Pakistan will soon start formal negotiations with the United States for acquiring nuclear power reactors to meet its energy needs for the next 25 years.
Informed sources told the Pakistani daily Dawn that the nuclear regulatory authorities of the two countries have already held exploratory talks on civilian nuclear cooperation.
Pakistan is currently building its third nuclear power station with the assistance of China and plans to set up 13 more such stations to generate 8,800 MW of electricity by the year 2030.
Although the anti-proliferation lobby in the United States is opposed to selling nuclear reactors to non-recognised nuclear weapons states, the sources said, the agreement concluded by the Bush administration with India last July to sell the country civil nuclear technology opens the doors for other countries to seek the same cooperation.
According to the sources, the forthcoming Islamabad-Washington talks aim at fulfilling Pakistan’s pressing energy needs.

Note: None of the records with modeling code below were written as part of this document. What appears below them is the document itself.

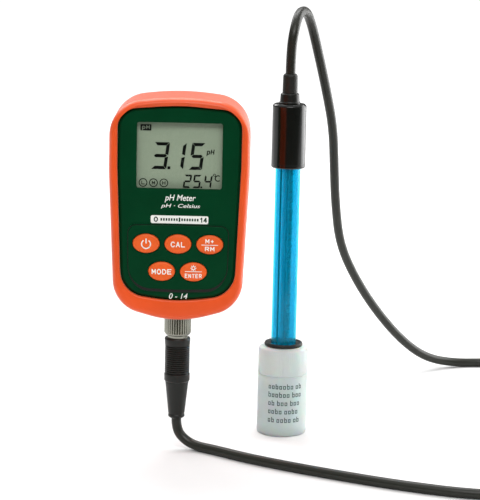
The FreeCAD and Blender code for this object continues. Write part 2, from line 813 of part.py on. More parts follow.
# ---------------------------------------------------------------- storage bottle
def make_bottle():
    radius, wall, neck = "dim.bottle_radius", "dim.bottle_wall", "dim.bottle_neck"
    turned(
        "storage_bottle",
        PROBE,
        above("0"),
        [
            (f"{radius} - 0.8", radius, "0.8"),
            (radius, radius, "dim.shoulder_rise - 0.8"),
            (neck, neck, "dim.neck_top - dim.shoulder_rise"),
        ],
        bore=(
            above(wall),
            [
                (f"{radius} - {wall}", f"{radius} - {wall}", f"dim.shoulder_rise - 2 * {wall}"),
                (f"{neck} - {wall}", f"{neck} - {wall}", "16"),
            ],
        ),
    )
    room = f"{radius} - {wall}"
    turned(
        "storage_solution",
        PROBE,
        above(wall),
        [(room, room, "22.7")],
        bore=(above("dim.tip_rise - 0.3"), [("6.3", "6.3", "30")]),
    )
    turned(
        "bottle_cap",
        PROBE,
        above("dim.lid_foot"),
        [
            (radius, radius, "dim.lid_top - dim.lid_foot - 1.8"),
            (radius, f"{radius} - 0.6", "1.1"),
            (f"{radius} - 0.6", f"{radius} - 2", "0.7"),
        ],
        bore=(
            above("dim.lid_foot - 1"),
            [
                (f"{neck} + 0.3", f"{neck} + 0.3", "dim.neck_top - dim.lid_foot + 1.4"),
                ("dim.lid_hole", "dim.lid_hole", "6"),
            ],
        ),
    )
    seal = "dim.seal_radius"
    turned(
        "seal_ring",
        PROBE,
        above("dim.lid_top"),
        [(f"{seal} - 0.2", seal, "0.5"), (seal, seal, "0.9"), (seal, f"{seal} - 0.4", "0.5")],
        bore=(above("dim.lid_top - 1"), [("6.16", "6.16", "4")]),
    )


# ---------------------------------------------------------------- probe cable
CABLE = size("cable_radius")
LAID = size("table") + CABLE
RELIEF_END = size("grip_top") - size("grip_length") - size("collar_length") - size("relief_length")
SLEEVE_TOP = (
    size("table") + size("cap_foot") + size("cap_length") + size("collar_rise") + size("sleeve_rise")
)

LOWER_ROUTE = [
    (0.0, -18.0, RELIEF_END),
    (0.0, -18.0, RELIEF_END - 4.9),
    (2.9, -18.9, -112.4),
    (9.0, -21.0, LAID),
    (19.0, -27.6, LAID),
    (34.0, -39.6, LAID),
    (55.0, -52.6, LAID),
    (80.0, -66.2, LAID),
    (108.0, -79.6, LAID),
    (138.0, -89.4, LAID),
    (168.0, -88.0, LAID),
    (194.0, -71.0, LAID),
    (209.0, -44.0, LAID),
    (215.6, -15.0, LAID),
    (217.2, 12.0, LAID),
    (217.3, 32.0, LAID),
]
UPPER_ROUTE = [
    (51.1, 17.0, SLEEVE_TOP),
    (51.1, 17.0, 70.5),
    (52.4, 17.3, 81.0),
    (54.8, 26.0, 88.5),
    (58.5, 38.3, 88.6),
    (61.6, 47.6, 81.2),
    (64.9, 52.0, 69.0),
    (70.2, 58.6, 48.0),
    (74.6, 66.0, 28.0),
    (76.2, 75.0, 6.0),
    (77.8, 84.6, -14.0),
    (81.4, 98.0, -38.0),
    (91.6, 112.0, -60.0),
    (104.0, 125.4, -79.6),
    (118.8, 137.6, -98.0),
    (134.0, 149.0, -110.8),
    (151.0, 158.6, LAID),
    (171.0, 161.8, LAID),
    (191.0, 155.4, LAID),
    (205.6, 139.0, LAID),
    (212.4, 117.0, LAID),
    (214.4, 94.0, LAID),
    (214.4, 72.0, LAID),
    (213.6, 52.0, LAID),
]


def swept_tube(points):
    """A round tube along straight runs joined by tangent arcs, with its length and its radii."""
    corners = [Vector(*p) for p in points]
    runs = [(b - a).Length for a, b in zip(corners, corners[1:])]
    edges = []
    radii = []
    start = corners[0]
    for k in range(1, len(corners) - 1):
        back = (corners[k - 1] - corners[k]).normalize()
        on = (corners[k + 1] - corners[k]).normalize()
        half_turn = (math.pi - back.getAngle(on)) / 2
        reach = 0.45 * min(runs[k - 1], runs[k])
        radius = reach / math.tan(half_turn)
        radii.append(radius)
        middle_way = (back + on).normalize()
        middle = corners[k] + middle_way * (radius / math.cos(half_turn) - radius)
        first, last = corners[k] + back * reach, corners[k] + on * reach
        edges.append(Part.LineSegment(start, first).toShape())
        edges.append(Part.Arc(first, middle, last).toShape())
        start = last
    edges.append(Part.LineSegment(start, corners[-1]).toShape())
    path = Part.Wire(edges)
    section = Part.Wire(Part.makeCircle(CABLE, corners[0], corners[1] - corners[0]))
    return path.makePipeShell([section], True, False), path.Length, radii


def make_cable():
    for label, route in (("cable_to_plug", LOWER_ROUTE), ("cable_to_electrode", UPPER_ROUTE)):
        tube, length, radii = swept_tube(route)
        expected = math.pi * CABLE**2 * length
        print(label, "length", round(length, 1), "volume ratio", round(tube.Volume / expected, 4))
        print("  radii", [round(r, 1) for r in radii])
        shaped(label, tube)
    centre = ("dim.coil_x", "dim.coil_y")
    outside, inside = "dim.coil_radius + dim.coil_half", "dim.coil_radius - dim.coil_half"
    turned(
        "cable_coil",
        centre,
        "dim.table",
        [(outside, outside, "dim.coil_height")],
        bore=("dim.table - 1", [(inside, inside, "dim.coil_height + 2")]),
    )
    strap_middle = ("dim.coil_x - dim.coil_radius", "dim.table + 5.6")
    strap = block(strap_middle, ("-dim.coil_y - 2", "4"), ("2 * dim.coil_half + 2.2", "11.2"), 1.5)
    winding = stage(centre, "dim.table - 1", outside, outside, "dim.coil_height + 1")
    hollow = stage(centre, "dim.table - 2", inside, inside, "dim.coil_height + 4")
    keep(cut(strap, cut(winding, hollow)), "coil_tie")


make_boot()
make_front_housing()
make_rear_housing()
make_gasket()
make_case_screws()
make_display()
make_board()
make_keypad_mat()
make_keypad_panel()
make_keys()
make_batteries()
make_socket()
make_plug()
make_electrode()
make_bottle()
make_cable()
doc.recompute()

for item in doc.Objects:
    if {"Invalid", "Error"} & set(item.State):
        raise ValueError(f"{item.Name} {item.Label} failed: {item.State}")
for item in sub_parts:
    if item.Shape.isNull() or not item.Shape.isValid():
        raise ValueError(f"{item.Label} has no valid shape")
    item.Shape.exportStep(f"parts/{item.Label}.step")
print(len(sub_parts), "sub-parts written")
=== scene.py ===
"""The looks of a palm pH meter with its cabled electrode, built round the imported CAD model.

Metres, in the model's own frame: +X to the meter's right, +Y from its display to its back, +Z up.
Sizes are written in millimetres and turned into metres by at() and MM.
"""

import math

import bmesh
import bpy
from mathutils import Matrix, Vector


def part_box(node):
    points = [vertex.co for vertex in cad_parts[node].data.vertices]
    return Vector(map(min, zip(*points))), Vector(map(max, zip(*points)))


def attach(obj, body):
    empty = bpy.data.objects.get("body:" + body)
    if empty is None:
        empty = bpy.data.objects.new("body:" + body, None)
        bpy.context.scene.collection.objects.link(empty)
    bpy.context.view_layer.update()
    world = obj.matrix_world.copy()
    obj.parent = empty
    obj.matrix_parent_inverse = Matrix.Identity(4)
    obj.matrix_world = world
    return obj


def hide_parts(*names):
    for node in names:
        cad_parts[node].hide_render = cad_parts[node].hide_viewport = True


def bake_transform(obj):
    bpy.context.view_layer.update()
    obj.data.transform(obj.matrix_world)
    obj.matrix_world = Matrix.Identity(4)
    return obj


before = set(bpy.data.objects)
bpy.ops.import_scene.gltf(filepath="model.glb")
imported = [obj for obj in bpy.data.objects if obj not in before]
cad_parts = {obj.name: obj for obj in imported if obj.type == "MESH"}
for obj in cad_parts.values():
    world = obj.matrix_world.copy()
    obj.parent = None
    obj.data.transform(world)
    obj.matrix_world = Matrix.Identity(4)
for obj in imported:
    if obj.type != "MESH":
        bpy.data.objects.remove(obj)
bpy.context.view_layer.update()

MM = 0.001
SCENE = bpy.context.scene
UP = Vector((0.0, 0.0, 1.0))


# ---------------------------------------------------------------- places, read from the frame
def middle(node):
    low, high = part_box(node)
    return (low + high) / 2


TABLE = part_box("storage_bottle")[0].z
PROBE_AXIS = middle("electrode_cap")
PLUG_AXIS = middle("plug_grip")
FACE = -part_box("front_housing")[0].y
GLASS_FACE = -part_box("lcd_glass")[0].y


def at(x, depth, z):
    """A point on the meter in metres, from millimetres; a depth counts forward from the flat back."""
    return Vector((x, -depth, z)) * MM


# ---------------------------------------------------------------- camera
CAMERA_PLACE = Vector((0.0287, -0.94374, 0.15151))
CAMERA_PITCH = math.radians(10.536)
CAMERA_ROLL = math.radians(1.275)


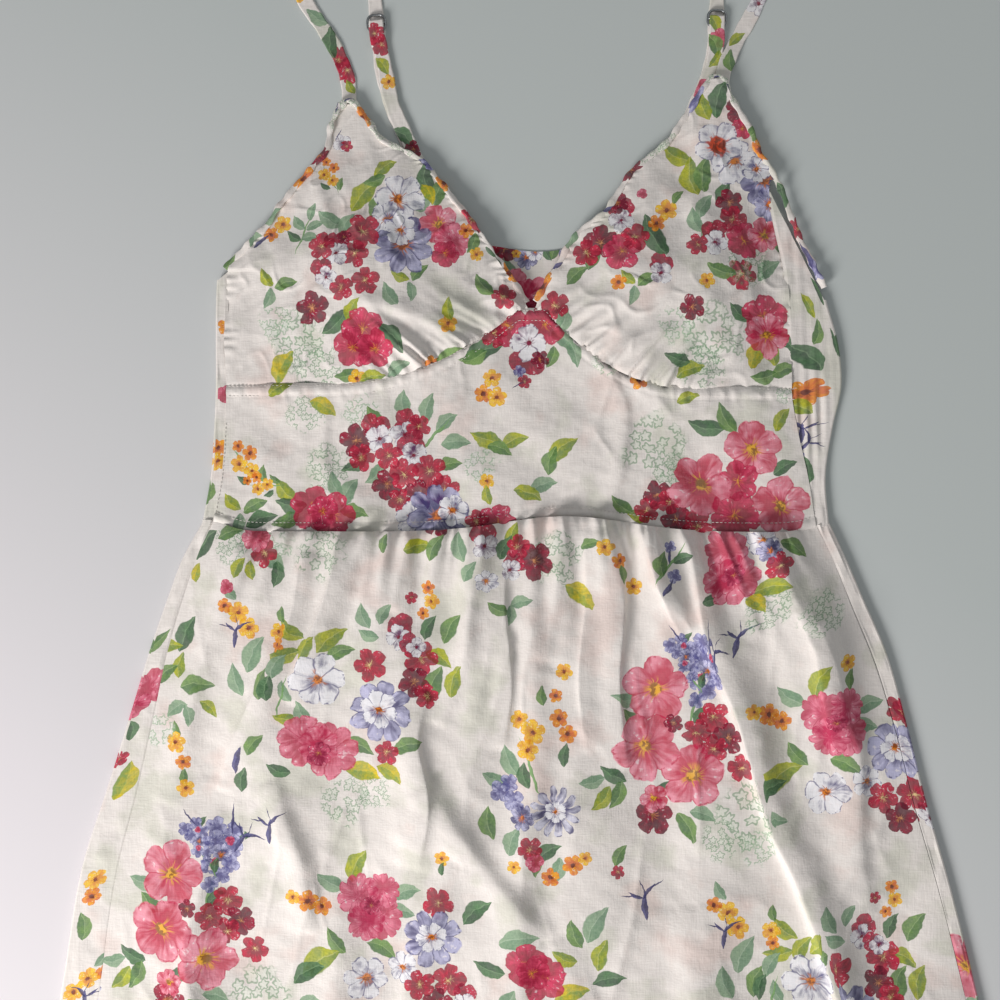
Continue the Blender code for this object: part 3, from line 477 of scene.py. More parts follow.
# The repeat of the print, from the middle of its largest bouquet.  The next column sits a third higher.
TILE = paints(
    # peony, anemones and violas
    ("hydrangea", -9, -60, 15), ("hydrangea", 9, -54, 11, 40), ("sage_leaf", -46, 21, 8, 60),
    ("deep_leaf", -52, 8, 8, 75), ("sage_leaf", -43, 5, 7, 110), ("stem", -45, 2, 14, 75),
    ("deep_leaf", -48, -42, 8, 160), ("lime_leaf", -44, -11, 7, 170), ("sage_leaf", -34, -8, 8, 120),
    ("mid_leaf", 0, -27, 10, -20), ("yellow_leaf", 3, -42, 11, -10), ("yellow_leaf", 19, -42, 9, -35),
    ("mid_leaf", 29, -25, 9, 20), ("lime_leaf", -16, 36, 11, 38), ("mid_leaf", -11, 28, 9, 20),
    ("sage_leaf", 3, 49, 8, 110), ("sage_leaf", 15, 51, 7, 60), ("sage_leaf", 6, 38, 7, 160),
    ("deep_leaf", 41, 43, 8, 65), ("mid_leaf", 54, 43, 10, 60), ("lime_leaf", 48, 25, 9, -30),
    ("mid_leaf", 44, 10, 12, 70), ("lime_leaf", 56, 12, 10, 75), ("anemone", -24, 12, 17),
    ("violet_anemone", 13, -6, 20), ("anemone", 12, -5, 12, 30), ("peony", -33, -24, 17, 20),
    ("peony", -17, -30, 18, 60), ("peony", -24, -27, 13), ("peony_heart", -24, -32, 8),
    ("primrose", 17, -30, 8), ("primrose", 7, 21, 11, 30), ("primrose", 37, 25, 11, 10),
    ("dark_primrose", 33, 11, 10, 50), ("primrose", 40, 3, 8), ("viola", 24, 39, 9, -10),
    ("viola", 33, 32, 7, 60), ("primrose", 31, 60, 4), ("orange_flower", 41, 66, 4.5),
    ("yellow_flower", 43, 58, 5, 30), ("orange_flower", 38, 51, 4),
    # dog roses, primroses and lavender
    ("hydrangea", 226, -64, 22), ("hydrangea", 210, -80, 13, 60), ("pale_sprig", 232, -84, 12),
    ("sage_leaf", 155, 2, 9, 170), ("mid_leaf", 160, -10, 9, 140), ("deep_leaf", 148, -42, 9, 150),
    ("sage_leaf", 136, -46, 8, 190), ("lime_leaf", 142, -56, 9, 230), ("mid_leaf", 151, -54, 9, 245),
    ("deep_leaf", 178, -50, 8, 200), ("mid_leaf", 191, -72, 10, -60), ("sage_leaf", 200, -64, 8, -20),
    ("lavender", 201, 14, 24, -22), ("lavender", 191, 24, 16, 20), ("primrose", 206, -8, 10),
    ("primrose", 196, -17, 9, 40), ("dark_primrose", 214, -20, 10, 10), ("primrose", 222, -37, 9, 50),
    ("primrose", 206, -26, 9, 20), ("dark_primrose", 172, -66, 12), ("dog_rose", 172, -56, 9, 20),
    ("dog_rose", 194, -42, 20, 30), ("dog_rose", 173, 8, 21), ("dog_rose", 167, -26, 21, 50),
    ("dark_primrose", 183, -12, 6),
    # spiky daisy, lilac florets and yellow sprig
    ("stem", 100, -36, 18, 110), ("sage_leaf", 88, -34, 10, 115), ("sage_leaf", 79, -45, 8, 160),
    ("mid_leaf", 76, -70, 10, 100), ("sage_leaf", 90, -80, 9, 70), ("deep_leaf", 97, -42, 8, 100),
    ("deep_leaf", 110, -87, 10, 35), ("sage_leaf", 116, -98, 8, 250), ("mid_leaf", 103, -94, 8, 280),
    ("lilac_floret", 83, -52, 7), ("lilac_floret", 91, -57, 7, 40), ("violet_anemone", 96, -66, 8),
    ("lilac_floret", 88, -47, 6, 20), ("daisy", 115, -63, 16), ("anemone", 115, -63, 7),
    ("primrose", 100, -84, 8, 60), ("pink_bud", 103, -93, 6, 30), ("orange_flower", 125, -94, 6.5),
    ("yellow_flower", 132, -90, 4.5), ("orange_flower", 112, -102, 6, 30), ("yellow_flower", 91, -95, 4.5),
    ("mid_leaf", 107, 4, 6, 95), ("deep_leaf", 120, -30, 7, 80), ("yellow_flower", 94, -10, 6),
    ("yellow_flower", 102, -17, 8, 30), ("yellow_flower", 99, -27, 7, 10), ("orange_flower", 117, -9, 6),
    ("orange_flower", 122, -18, 6, 40), ("orange_flower", 115, 4, 4.5), ("yellow_flower", 120, 18, 5.5, 20),
    # carnation, violet anemone and violas
    ("lime_leaf", -2, -98, 11, 65), ("sage_leaf", -18, -108, 9, 150), ("mid_leaf", -14, -141, 9, 130),
    ("lime_leaf", -23, -153, 14, 35), ("deep_leaf", -30, -160, 11, 30), ("sage_leaf", -28, -178, 9),
    ("mid_leaf", 14, -146, 10, -30), ("sage_leaf", 28, -112, 9, 20), ("deep_leaf", 69, -122, 11, 40),
    ("sage_leaf", 24, -124, 9), ("orange_flower", -30, -118, 7), ("yellow_flower", -39, -116, 5, 20),
    ("orange_flower", -22, -122, 6, 40), ("anemone", 4, -163, 14), ("primrose", 47, -117, 10, 20),
    ("anemone", 26, -156, 10, 20), ("violet_anemone", 44, -138, 19), ("anemone", 43, -137, 10),
    ("primrose", 36, -166, 10), ("primrose", 53, -164, 11, 30), ("dark_primrose", 46, -178, 10),
    ("viola", 62, -176, 8), ("carnation", 0, -116, 14), ("carnation", 12, -127, 15, 30),
    ("carnation", 14, -112, 11), ("carnation", 4, -130, 12, 60), ("peony_heart", 7, -121, 6),
    # red camellia
    ("sage_leaf", 94, -137, 12, 10), ("deep_leaf", 76, -156, 10, 160), ("sage_leaf", 138, -128, 12, 60),
    ("mid_leaf", 126, -134, 9, 110), ("lime_leaf", 141, -146, 10, 75), ("yellow_leaf", 124, -168, 11, 20),
    ("deep_leaf", 146, -160, 10, 10), ("lime_leaf", 120, -148, 8, 160), ("sage_leaf", 86, -176, 10, 230),
    ("red_rose", 98, -152, 14), ("red_rose", 108, -160, 15, 40), ("red_rose", 102, -157, 11, 10),
    # lone birds, small flowers and leaves
    ("bird", -73, 40, 8), ("bird", -53, -74, 9, 10), ("bird", 216, 30, 9, -30), ("bird", 166, -114, 10, 15),
    ("yellow_flower", -46, 40, 6), ("orange_flower", -45, 33, 4.5, 30), ("mid_leaf", -45, 50, 5, 95),
    ("ink_stroke", -72, -36, 9, 75), ("deep_leaf", -70, -48, 8, 80), ("mid_leaf", -62, -26, 8, 50),
    ("yellow_flower", 49, -91, 5), ("deep_leaf", 49, -97, 4, 80), ("mid_leaf", 152, -88, 7, 60),
    ("primrose", 151, -98, 4.5), ("sage_leaf", 209, -108, 6, 120), ("yellow_flower", 214, -120, 7),
    ("yellow_flower", 220, -129, 7, 30), ("orange_flower", 206, -116, 5), ("sage_leaf", 223, -144, 12, 65),
    ("sage_leaf", 212, -160, 10, 110), ("mid_leaf", 230, -160, 10, 75), ("lime_leaf", 246, -130, 9, 140),
    ("lime_leaf", 256, -140, 9, 60), ("lime_leaf", 243, -144, 9, 190),
)
TILE_WIDTH = 285.0
TILE_HEIGHT = 283.0
TILE_CLIMB = 112.0
TILE_MIDDLE = (-101, -102)      # where the large bouquet lies on the skirt's front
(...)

Pakistan was seeking increased US support on nuclear cooperation to ensure energy security that had also been acknowledged by the Bush administration.
The Pakistan Atomic Energy Commission had asked Pakistani president General Pervez Musharraf to address the concerns of the US and the western world about proliferation by ensuring that the new plants would work under the “full safeguards” of the International Atomic Energy Agency (IAEA).
The government will ask the US and western countries to make investments in certain “designated zones and parks” by partly or fully owning the proposed 13 new nuclear power plants in the country, the AKI reports.